Kullback-Leibler Divergences

Using the Distributions type provided by Distributions.jl, the KullbackLeibler method offers a convenient way of computing the Kullback-Leibler divergence between distributions. In several cases an analytical expression for the Kullback-Leibler divergence is known. These include: (univariate and multivariate) Normal, Cauchy, Exponential, Weibull and Gamma distributions.

Furthermore, for distributions over a one-dimensional domain where no analytic result is known, KullbackLeibler rephrases the integral in terms of an ODE and employs an efficient integration scheme from the DifferentialEquations.jl suite. For multivariate distributions, Monte Carlo integration is used.

Examples of use:

KullbackLeibler(Cauchy(1.,2.4), Normal(-4,0.5), HyperCube([-100,100]); tol=1e-12)
KullbackLeibler(MvNormal([0,2.5],diagm([1,4.])), MvTDist(1,[3,2],diagm([2.,3.])), HyperCube([[-50,50],[-50,50]]); Carlo=true, N=Int(1e8))

In addition, it is of course also possible to input generic functions, whose positivity and normalization should be ensured by the user.

InformationGeometry.KullbackLeibler — Method

KullbackLeibler(p::Function,q::Function,Domain::HyperCube=HyperCube([-15,15]); tol=2e-15, N::Int=Int(3e7), Carlo::Bool=(length(Domain)!=1))

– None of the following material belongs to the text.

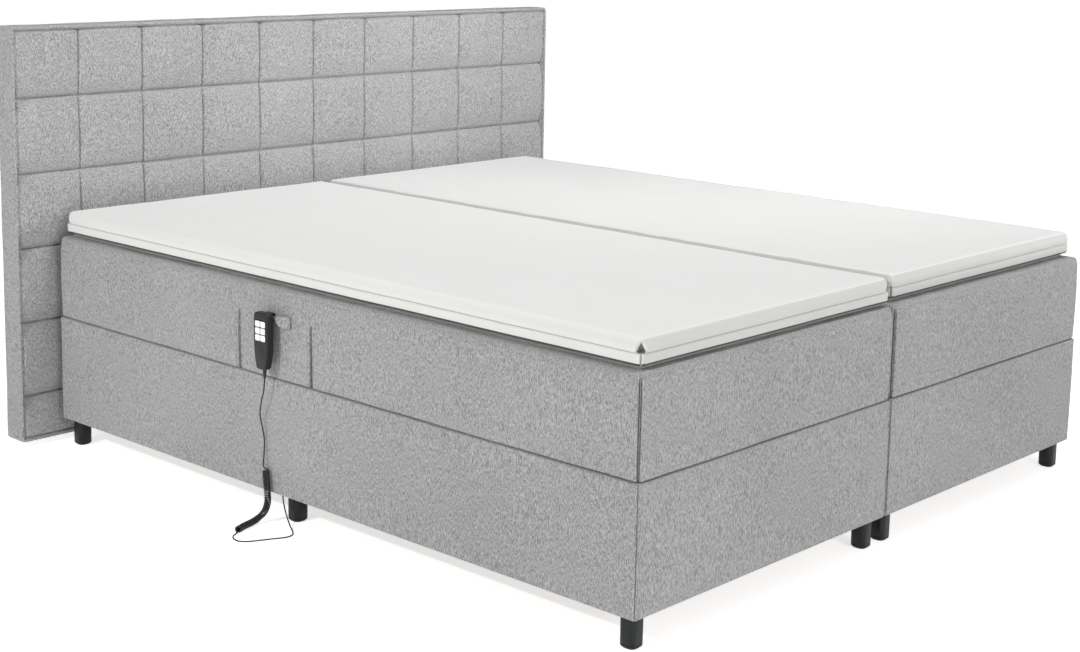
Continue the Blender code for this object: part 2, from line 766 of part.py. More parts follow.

Computes the Kullback-Leibler divergence between two probability distributions p and q over the Domain. If Carlo=true, this is done using a Monte Carlo Simulation with N samples. If the Domain is one-dimensional, the calculation is performed without Monte Carlo to a tolerance of ≈ tol.

\[D_{\text{KL}}[p,q] \coloneqq \int \mathrm{d}^m y \, p(y) \, \mathrm{ln} \bigg( \frac{p(y)}{q(y)} \bigg)\]

For example, the Kullback-Leibler divergence between a Cauchy distribution with $\mu=1$ and $s=2$ and a normal (i.e. Gaussian) distribution with $\mu=-4$ and $\sigma=1/2$ can be calculated via:

using InformationGeometry # hide
using LinearAlgebra, Distributions
KullbackLeibler(Cauchy(1.,2.), Normal(-4.,0.5), HyperCube([-100,100]); tol=1e-12)

Specifically, the keyword arguments used here numerically compute the divergence over the domain $[-100,100]$ to a tolerance of $\approx 10^{-12}$.

The domain of the integral involved in the computation of the divergence is specified using the HyperCube datatype, which stores a cuboid region in $N$ dimensions as a vector of intervals.

InformationGeometry.HyperCube — Type

The HyperCube type is used to specify a cuboid region in the form of a cartesian product of $N$ real intervals, thereby offering a convenient way of passing domains for integration or plotting between functions. A HyperCube object cube type has two fields: cube.L and cube.U which are two vectors which respectively store the lower and upper boundaries of the real intervals in order. Examples for constructing HyperCubes:

HyperCube([[1,3],[pi,2π],[-500,100]])
HyperCube([1,π,-500],[3,2π,100])
HyperCube([[-1,1]])
HyperCube([-1,1])
HyperCube(collect([-7,7.] for i in 1:3))

Examples of quantities that can be computed from and operations involving a HyperCube object X:

CubeVol(X)
TranslateCube(X,v::Vector)
CubeWidths(X)

Furthermore, the Kullback-Leibler divergence between multivariate distributions can be computed for example by

KullbackLeibler(MvNormal([0,2.5],diagm([1,4.])), MvTDist(1,[3,2],diagm([2.,3.])), HyperCube([[-20,50],[-20,50]]); tol=1e-8)

using adaptive integration methods from HCubature.jl. Alternatively, Monte Carlo integration can be employed by specifying Carlo=true:

KullbackLeibler(MvNormal([0,2.5],diagm([1,4.])), MvTDist(1,[3,2],diagm([2.,3.])), HyperCube([[-50,50],[-50,50]]); Carlo=true, N=Int(5e6))

In addition, the keyword argument N now determines the number of points where the integrand is evaluated over the given domain $[-50,50] \times [-50,50]$.

So far, importance sampling has not been implemented for the Monte Carlo integration. Instead, the domain is sampled uniformly.